START
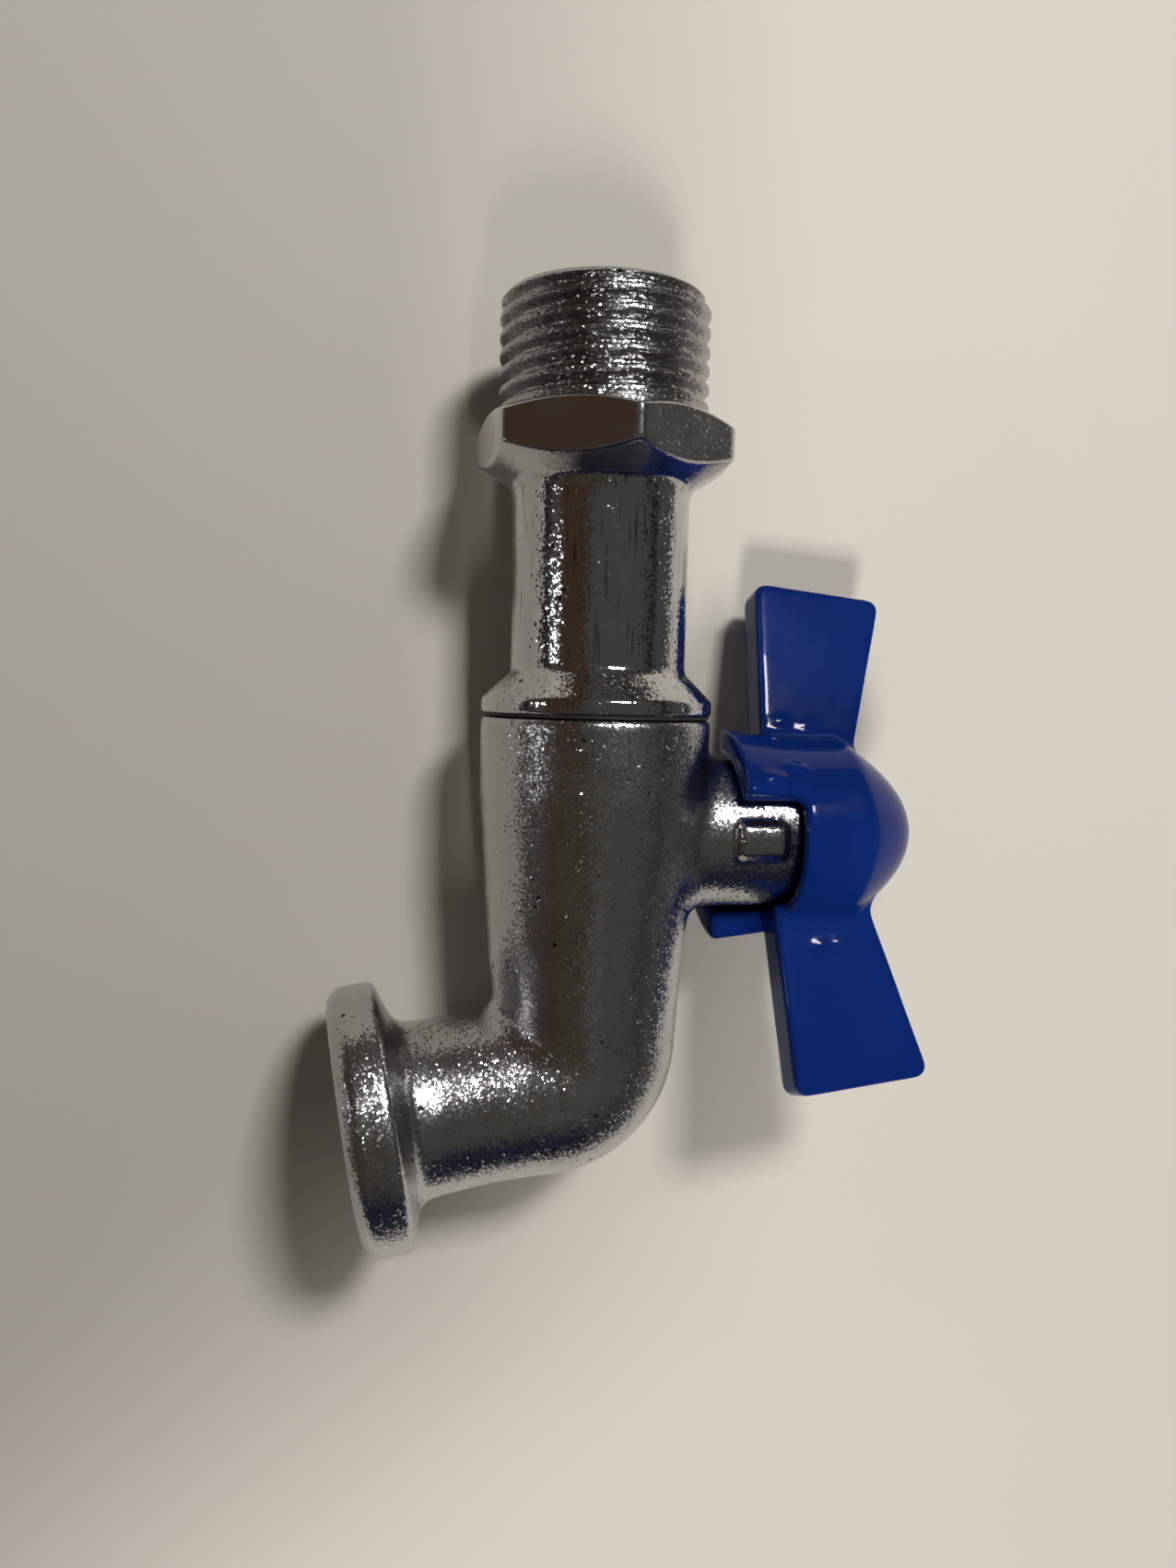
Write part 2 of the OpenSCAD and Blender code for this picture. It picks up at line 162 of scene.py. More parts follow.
def net(field, low, step):
    """A closed quad mesh of the surface where the field is zero, with a vertex in each cell it crosses."""
    inside = field < 0
    cell = tuple(n - 1 for n in field.shape)
    corners = [(a, b, c) for a in (0, 1) for b in (0, 1) for c in (0, 1)]

    def part(array, offset):
        return array[tuple(slice(o, o + n) for o, n in zip(offset, cell))]

    count = sum(part(inside, o).astype(np.int8) for o in corners)
    mixed = (count > 0) & (count < 8)
    index = np.full(cell, -1, np.int64)
    index[mixed] = np.arange(mixed.sum())
    where = np.argwhere(mixed)
    values = np.stack([part(field, o)[mixed] for o in corners], 1)
    total, hits = np.zeros((len(where), 3)), np.zeros(len(where))
    for a in range(8):
        for b in range(a + 1, 8):
            oa, ob = np.array(corners[a]), np.array(corners[b])
            if abs(oa - ob).sum() != 1:
                continue
            va, vb = values[:, a], values[:, b]
            on = (va < 0) != (vb < 0)
            t = np.where(on, va / np.where(on, va - vb, 1), 0)
            total += np.where(on[:, None], oa + t[:, None] * (ob - oa), 0)
            hits += on
    points = low + step * (where + total / hits[:, None])
    quads = []
    for axis in range(3):
        other = [a for a in range(3) if a != axis]
        inner = [slice(None) if a == axis else slice(1, -1) for a in range(3)]
        first, second = list(inner), list(inner)
        first[axis], second[axis] = slice(None, -1), slice(1, None)
        fa, fb = inside[tuple(first)], inside[tuple(second)]
        at = np.argwhere(fa != fb)
        rising = fa[fa != fb]
        cells = []
        for db, dc in ((0, 0), (1, 0), (1, 1), (0, 1)):
            c = at.copy()
            c[:, other[0]] += db
            c[:, other[1]] += dc
            cells.append(index[c[:, 0], c[:, 1], c[:, 2]])
        quad = np.stack(cells, 1)
        if axis == 1:
            rising = ~rising
        quad[~rising] = quad[~rising][:, ::-1]
        quads.append(quad)
    return points, np.concatenate(quads)


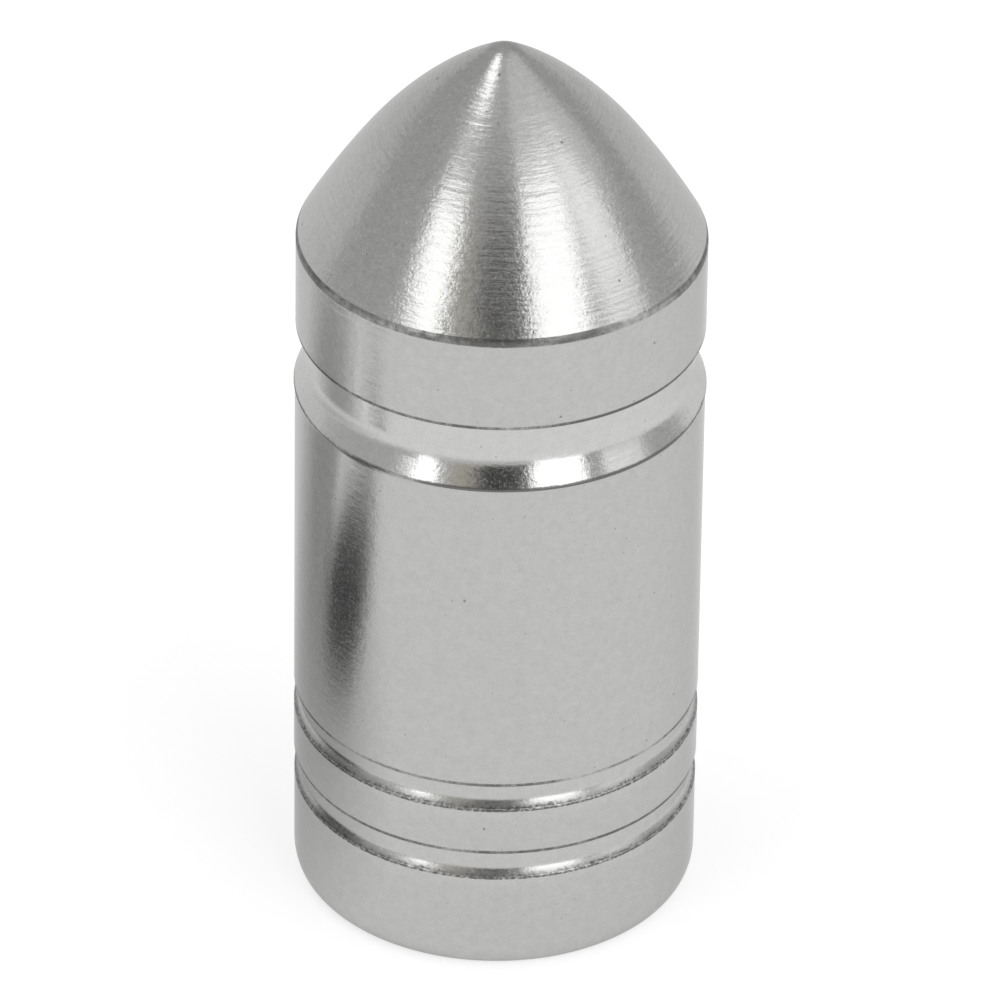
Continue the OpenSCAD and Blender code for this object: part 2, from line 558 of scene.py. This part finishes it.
# The chamber starts a hair higher than the bore ends, so that the two points stay apart
above_thread = 0.001
cap.to(bore_r, bore_z[1])
cap.to(chamber_r, bore_z[1] + above_thread, corner=bore_round)
cap.to(chamber_r, seat_z, corner=seat_round)
cap.to(drill_r, seat_z, corner=bore_round)
cap.to(drill_r, drill_top_z, corner=drill_round)
# A point beside the tip keeps the drilled cone straight up to it
beside_tip_r = 0.3
cap.to(beside_tip_r, drill_top_z + (drill_r - beside_tip_r) / math.tan(drill_half_angle))
cap.to(0, drill_top_z + drill_r / math.tan(drill_half_angle))

SURFACE_MARKS = ("matt", "marks", "shine", "dark_edge", "torn", "threaded", "ridge", "along")


def section_object(name, points, closed):
    """The section as a line of edges in the XZ plane, with its marks as attributes."""
    verts = [(p["r"] * MM, 0, p["z"] * MM) for p in points]
    edges = [(i, i + 1) for i in range(len(points) - 1)]
    if closed:
        edges.append((len(points) - 1, 0))
    length = 0
    for i, point in enumerate(points):
        if i:
            step = (point["r"] - points[i - 1]["r"], point["z"] - points[i - 1]["z"])
            length += math.hypot(*step)
        point["along"] = length
    mesh = bpy.data.meshes.new(name)
    mesh.from_pydata(verts, edges, [])
    for mark in SURFACE_MARKS:
        layer = mesh.attributes.new(mark, "FLOAT", "POINT")
        for i, point in enumerate(points):
            layer.data[i].value = point[mark]
    piece = bpy.data.objects.new(name, mesh)
    bpy.context.scene.collection.objects.link(piece)
    return piece


merge_gap = 0.0005 * MM
tear_scale = 6.0


def turning_tree():
    """Turns a section once round the Z axis, and winds its threaded points up a helix."""
    tree = bpy.data.node_groups.new("turn_on_lathe", "GeometryNodeTree")
    face = tree.interface
    face.new_socket("Section", in_out="INPUT", socket_type="NodeSocketGeometry")
    face.new_socket("Steps round", in_out="INPUT", socket_type="NodeSocketInt")
    face.new_socket("Thread pitch", in_out="INPUT", socket_type="NodeSocketFloat")
    face.new_socket("Thread bottom", in_out="INPUT", socket_type="NodeSocketFloat")
    face.new_socket("Thread top", in_out="INPUT", socket_type="NodeSocketFloat")
    face.new_socket("Thread run-out", in_out="INPUT", socket_type="NodeSocketFloat")
    face.new_socket("Tear depth", in_out="INPUT", socket_type="NodeSocketFloat")
    face.new_socket("Finish", in_out="INPUT", socket_type="NodeSocketMaterial")
    face.new_socket("Turned piece", in_out="OUTPUT", socket_type="NodeSocketGeometry")
    nodes = Nodes(tree)
    given = nodes.add("NodeGroupInput", out=None)

    def named(name):
        return nodes.add("GeometryNodeInputNamedAttribute", {"data_type": "FLOAT"},
                         {"Name": name}, out="Attribute")

    # The section is swept along a straight path into a flat sheet, one face for each step round,
    # and each point keeps its radius and height by name
    parts = nodes.add("ShaderNodeSeparateXYZ", sockets={0: nodes.add("GeometryNodeInputPosition")},
                      out=None)
    section = given["Section"]
    for name, part in (("section_r", parts["X"]), ("section_z", parts["Z"])):
        section = nodes.add("GeometryNodeStoreNamedAttribute",
                            {"data_type": "FLOAT", "domain": "POINT"},
                            {"Geometry": section, "Name": name, "Value": part})
    section = nodes.add("GeometryNodeMeshToCurve", sockets={"Mesh": section})
    path = nodes.add("GeometryNodeCurvePrimitiveLine", {"mode": "POINTS"},
                     {"Start": (0, 0, 0), "End": (0, 1, 0)})
    path = nodes.add("GeometryNodeResampleCurve", sockets={"Curve": path,
                                                           "Count": given["Steps round"] + 1})
    path = nodes.add("GeometryNodeStoreNamedAttribute", {"data_type": "FLOAT", "domain": "POINT"},
                     {"Geometry": path, "Name": "turn",
                      "Value": nodes.add("GeometryNodeSplineParameter", out="Factor")})
    sheet = nodes.add("GeometryNodeCurveToMesh", sockets={"Curve": path, "Profile Curve": section})

    # The sheet is rolled up round the axis, and its threaded points rise a pitch on the way
    angle = named("turn") * math.tau
    around_x = angle.math("COSINE")
    around_y = angle.math("SINE")
    z = named("section_z")
    low = given["Thread bottom"]
    high = given["Thread top"]
    wound = (z + named("turn") * given["Thread pitch"]).at_least(low).at_most(high)
    threaded = named("threaded")
    z = z * (1 - threaded) + wound * threaded
    # The ridge runs out at both ends of the thread
    run_out = given["Thread run-out"]
    fade = ((z - low) / run_out).at_least(0).at_most(1) * ((high - z) / run_out).at_least(0).at_most(1)
    # Torn metal stands out here and sinks in there
    tear_place = nodes.add("ShaderNodeCombineXYZ", sockets={
        "X": around_x * body_r, "Y": around_y * body_r, "Z": z / MM})
    tear = nodes.add("ShaderNodeTexNoise", {"noise_dimensions": "3D"},
                     {"Vector": tear_place, "Scale": tear_scale, "Detail": 3.0,
                      "Roughness": 0.6})
    r = (named("section_r") - named("ridge") * MM * fade
         + (tear - 0.5) * named("torn") * given["Tear depth"])
    turned = nodes.add("ShaderNodeCombineXYZ", sockets={"X": r * around_x, "Y": r * around_y, "Z": z})
    sheet = nodes.add("GeometryNodeSetPosition", sockets={"Geometry": sheet, "Position": turned})
    sheet = nodes.add("GeometryNodeMergeByDistance", sockets={"Geometry": sheet,
                                                              "Distance": merge_gap})
    sheet = nodes.add("GeometryNodeRealizeInstances", sockets={"Geometry": sheet})
    sheet = nodes.add("GeometryNodeSetMaterial", sockets={"Geometry": sheet,
                                                          "Material": given["Finish"]})
    nodes.add("NodeGroupOutput", sockets={"Turned piece": sheet}, out=None)
    return tree


lathe = turning_tree()
cap_steps_round = 320


def turn(name, points, finish, closed=False, **sizes):
    """Turn a section into a plain closed mesh, with its normals outwards."""
    piece = section_object(name, points, closed)
    modifier = piece.modifiers.new("lathe", "NODES")
    modifier.node_group = lathe
    inputs = {"Steps round": cap_steps_round, "Thread pitch": 0.0, "Thread bottom": 0.0,
              "Thread top": 0.0, "Thread run-out": 1.0, "Tear depth": 0.0, "Finish": finish,
              **sizes}
    for item in lathe.interface.items_tree:
        if item.in_out == "INPUT" and item.name in inputs:
            modifier[item.identifier] = inputs[item.name]
    evaluated = piece.evaluated_get(bpy.context.evaluated_depsgraph_get())
    mesh = bpy.data.meshes.new_from_object(evaluated)
    piece.modifiers.clear()
    line = piece.data
    piece.data = mesh
    bpy.data.meshes.remove(line)
    mesh.name = name
    work = bmesh.new()
    work.from_mesh(mesh)
    bmesh.ops.remove_doubles(work, verts=work.verts, dist=merge_gap)
    bmesh.ops.recalc_face_normals(work, faces=work.faces)
    work.to_mesh(mesh)
    work.free()
    mesh.shade_smooth()
    mesh.update()
    return piece


def millimetre_place(nodes):
    """Where a point of the piece lies, in millimetres."""
    place = nodes.add("ShaderNodeTexCoord", out="Object")
    return nodes.add("ShaderNodeVectorMath", {"operation": "SCALE"}, {0: place, "Scale": 1 / MM})


def turned_aluminium():
    """Satin grey metal with turning marks, a fine mottle, pits, and edges darkened by dirt and painted
    shade.

    Patterns are laid out in millimetres, and their heights are in millimetres too.
    """
    metal_tone = 0.472
    red_share = 1.003
    blue_share = 0.982
    grazing_tint = (0.74, 0.74, 0.74, 1)
    brushed = 0.62
    brushed_turn = 0.25
    grain_tone = 0.2
    marked_grain_tone = 0.12
    mottle_tone = 0.22
    spot_darkening = 0.5
    mottle_matt = 0.06
    scratch_matt = 0.1
    torn_matt = 0.1
    film_share = 0.9
    dirt_and_shade_start = 0.45
    dirt_and_shade_contrast = 1.6
    dirt_and_shade_drift = 2.4
    dirt_and_shade_mottle = 0.9
    dirt_and_shade_grain = 0.5
    dirt_shreds = 3
    dirt_and_shade_darkening = 0.72
    dirt_and_shade_matt = 0.1
    mottle_height = 0.004
    shred_height = 0.006
    pit_depth = 0.008
    material, nodes = blank_material("turned_aluminium")

    def mark(name):
        return nodes.add("ShaderNodeAttribute", {"attribute_name": name}, out="Fac")

    def noise(vector, scale, detail, roughness):
        """A cloudy pattern that swings up to a half either side of nothing."""
        return nodes.add("ShaderNodeTexNoise", {"noise_dimensions": "3D"},
                         {"Vector": vector, "Scale": scale, "Detail": detail,
                          "Roughness": roughness}) - 0.5

    place = millimetre_place(nodes)
    axes = nodes.add("ShaderNodeSeparateXYZ", sockets={0: place}, out=None)
    along = mark("along")

    def stretched(share):
        """Coordinates in which a pattern runs round the cap, drawn out along the tool's path."""
        return nodes.add("ShaderNodeCombineXYZ", sockets={
            "X": axes["X"] * share, "Y": axes["Y"] * share, "Z": along})

    def spots(scale, radius, share):
        """Round spots of a radius in millimetres, one in a share of the cells of the space."""
        least = 0.4
        sharpness = 50
        cells = nodes.add("ShaderNodeTexVoronoi", sockets={"Vector": place, "Scale": scale}, out=None)
        pick = nodes.add("ShaderNodeSeparateColor", sockets={"Color": cells["Color"]})
        inside = radius * scale * (least + pick * (1 - least)) - cells["Distance"]
        return (inside * (sharpness / scale)).at_least(0).at_most(1) * (pick > 1 - share)

    # The tool's feed leaves rings: their pattern changes fast along the section, hardly round it
    rings = noise(stretched(0.03), scale=8.0, detail=1.0, roughness=0.5)
    # Short scratches between the rings, about three times as long as they are wide
    scratches = noise(stretched(0.35), scale=12.0, detail=2.0, roughness=0.6)
    # Shreds of metal where the tool tore it
    shreds = noise(stretched(0.8), scale=14.0, detail=2.0, roughness=0.6)
    grain = noise(place, scale=15.0, detail=1.0, roughness=0.6)
    mottle = noise(place, scale=4.5, detail=3.0, roughness=0.65)
    drift = noise(place, scale=0.35, detail=1.0, roughness=0.5)
    pit = spots(scale=1.3, radius=0.05, share=0.35)
    speck = spots(scale=2.8, radius=0.032, share=0.6)
    marks = mark("marks")
    torn = mark("torn")

    # Painted shade and dirt lie at the dark edges, more in some stretches than in others, and a tear
    # is full of dirt
    gathered = mark("dark_edge") * (1 + drift * (1 - torn) * dirt_and_shade_drift)
    broken = mottle * dirt_and_shade_mottle + grain * dirt_and_shade_grain + shreds * torn * dirt_shreds
    dirt_and_shade = ((gathered - dirt_and_shade_start + broken) * dirt_and_shade_contrast).at_least(0).at_most(1)

    tone = 1 + mark("shine") + grain * (grain_tone + marks * marked_grain_tone) + mottle * mottle_tone
    tone = metal_tone * tone * (1 - spot_darkening * pit) * (1 - spot_darkening * speck)
    # Painted shade and dirt darken the tone here
    tone = tone * (1 - dirt_and_shade_darkening * dirt_and_shade)
    colour = nodes.add("ShaderNodeCombineColor", sockets={
        "Red": tone * red_share, "Green": tone, "Blue": tone * blue_share})
    roughness = (mark("matt") + mottle * mottle_matt + scratches * scratch_matt * marks
                 + torn * torn_matt + dirt_and_shade * dirt_and_shade_matt)
    # Where the grain is high, a thin dull film covers some of the bare metal
    bare = 1 - (grain * film_share).at_least(0)

    def raised(pattern, on_marks, everywhere):
        """The height of a pattern, everywhere and more where the turning marks are."""
        return pattern * (on_marks * marks + everywhere)

    height = (raised(rings, on_marks=0.0085, everywhere=0.0003)
              + raised(scratches, on_marks=0.0056, everywhere=0.0008)
              + raised(grain, on_marks=0.001, everywhere=0.0012)
              + mottle * mottle_height + shreds * torn * shred_height - pit * pit_depth)
    bump = nodes.add("ShaderNodeBump", sockets={"Strength": 1.0, "Distance": MM, "Height": height})
    surface = nodes.add("ShaderNodeBsdfPrincipled", sockets={
        "Base Color": colour, "Metallic": bare, "Roughness": roughness, "Normal": bump,
        "Anisotropic": brushed, "Anisotropic Rotation": brushed_turn, "Specular Tint": grazing_tint})
    nodes.add("ShaderNodeOutputMaterial", sockets={"Surface": surface}, out=None)
    return material


cap_piece = turn("cap_body_turned", cap.rounded(), turned_aluminium(), **{
    "Thread pitch": thread_pitch * MM,
    "Thread bottom": thread_z[0] * MM,
    "Thread top": thread_z[1] * MM,
    "Thread run-out": thread_run_out * MM,
    "Tear depth": tear_depth * MM,
})
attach(cap_piece, "root")
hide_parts("cap_body")


# Sealing washer
# A flat ring punched from black rubber sheet, pressed up past the thread into its chamber,
# where it lies against the shoulder. The valve stem's end presses on its lower face.
washer_outer_r = 4.0
washer_hole_r = 1.6
washer_z = (9.4, 10.6)
washer_edge = 0.12
washer_dish = 0.04
washer_steps_round = 160


def black_rubber():
    """Matt black rubber with a fine grain and pale dust in its hollows."""
    rubber_tone = 0.022
    grain_tone = 0.012
    dust_tone = 0.035
    blue_share = 0.96
    dust_start = 0.52
    dust_contrast = 5
    grain_height = 0.02
    rubber_matt = 0.62
    grain_matt = 0.2
    material, nodes = blank_material("black_rubber")
    place = millimetre_place(nodes)
    grain = nodes.add("ShaderNodeTexNoise", sockets={"Vector": place, "Scale": 14.0, "Detail": 4.0,
                                                     "Roughness": 0.65})
    dust = nodes.add("ShaderNodeTexNoise", sockets={"Vector": place, "Scale": 1.6, "Detail": 3.0})
    dusty = ((dust - dust_start) * dust_contrast).at_least(0).at_most(1) * grain
    tone = rubber_tone + grain * grain_tone + dusty * dust_tone
    colour = nodes.add("ShaderNodeCombineColor", sockets={"Red": tone, "Green": tone,
                                                          "Blue": tone * blue_share})
    bump = nodes.add("ShaderNodeBump", sockets={"Strength": 1.0, "Distance": MM,
                                                "Height": grain * grain_height})
    surface = nodes.add("ShaderNodeBsdfPrincipled", sockets={
        "Base Color": colour, "Roughness": rubber_matt + grain * grain_matt, "Normal": bump})
    nodes.add("ShaderNodeOutputMaterial", sockets={"Surface": surface}, out=None)
    return material


washer = Section()
middle_r = (washer_outer_r + washer_hole_r) / 2
washer.to(middle_r, washer_z[1])
washer.to(washer_outer_r, washer_z[1], corner=washer_edge)
washer.to(washer_outer_r, washer_z[0], corner=washer_edge)
washer.to(middle_r, washer_z[0] + washer_dish)
washer.to(washer_hole_r, washer_z[0], corner=washer_edge)
washer.to(washer_hole_r, washer_z[1], corner=washer_edge)
washer_piece = turn("sealing_washer_rubber", washer.rounded(), black_rubber(), closed=True,
                    **{"Steps round": washer_steps_round})
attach(washer_piece, "root")
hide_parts("sealing_washer")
END
PROBLEM DETAILS.
Repeat verbatim the opening run of entries, ending with the line that contains "return array[tuple(slice(o, o".

FINISHED EXERCISE.
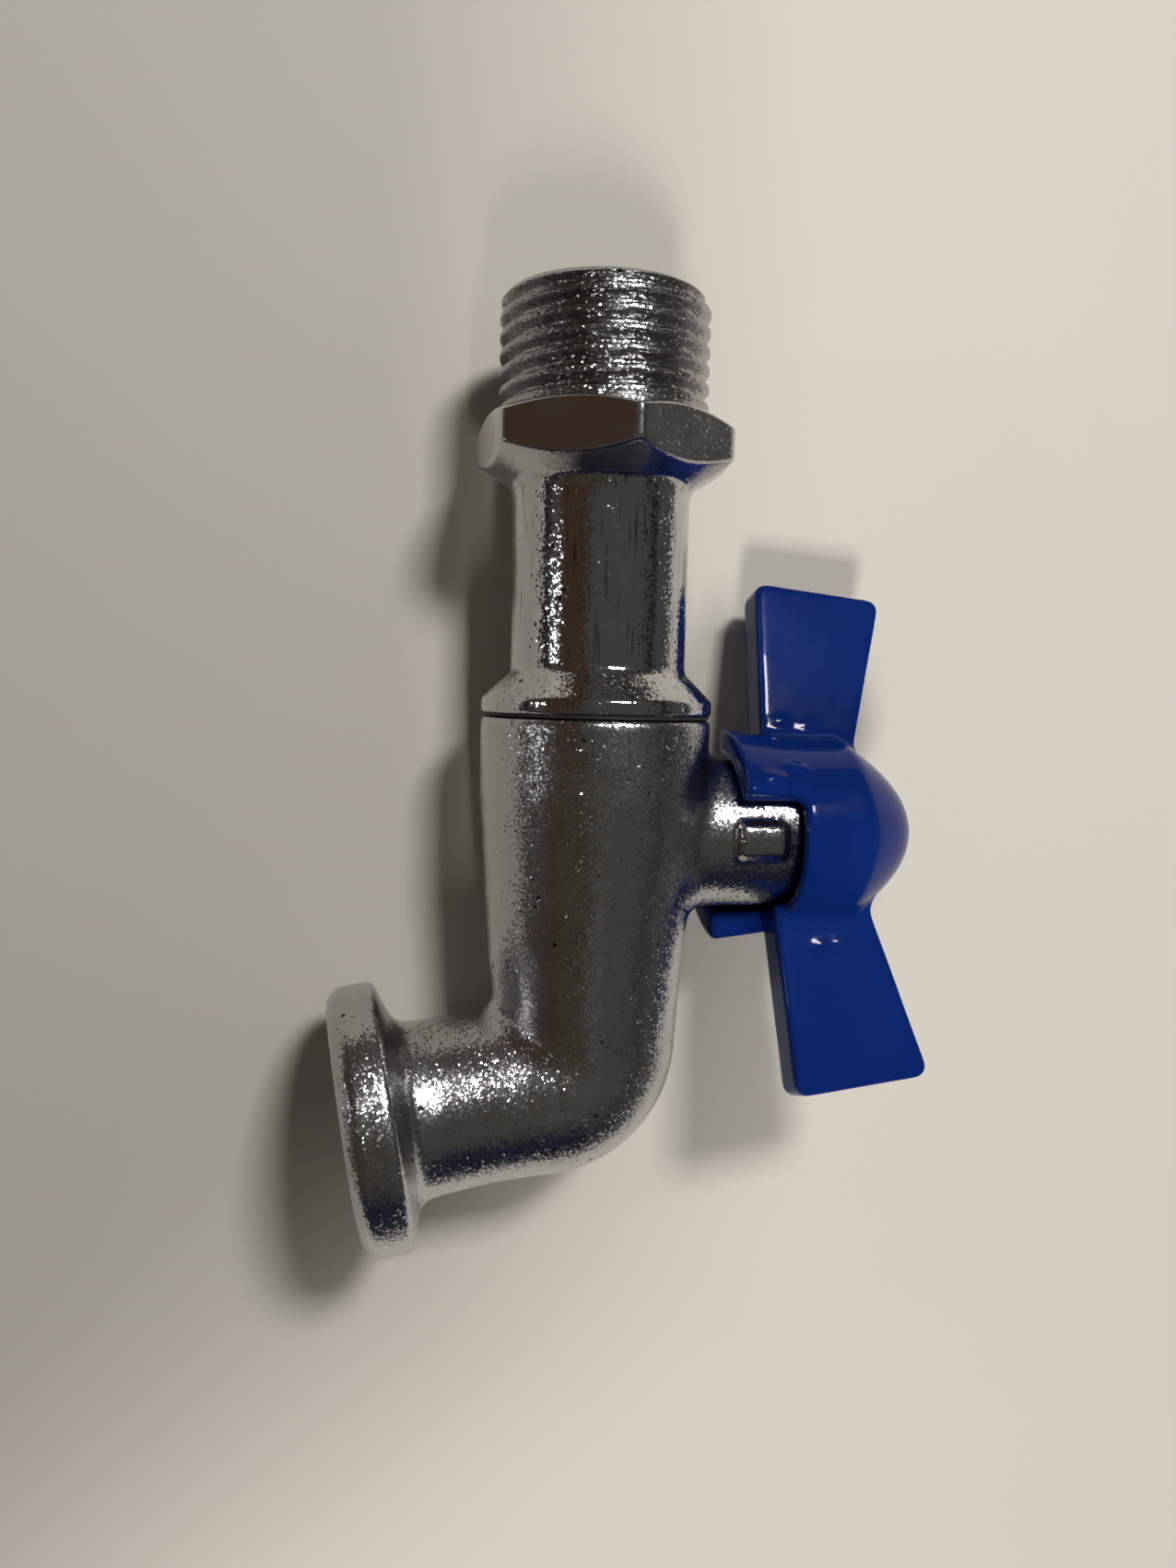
Write part 2 of the OpenSCAD and Blender code for this picture. It picks up at line 162 of scene.py. More parts follow.
def net(field, low, step):
    """A closed quad mesh of the surface where the field is zero, with a vertex in each cell it crosses."""
    inside = field < 0
    cell = tuple(n - 1 for n in field.shape)
    corners = [(a, b, c) for a in (0, 1) for b in (0, 1) for c in (0, 1)]

    def part(array, offset):
        return array[tuple(slice(o, o + n) for o, n in zip(offset, cell))]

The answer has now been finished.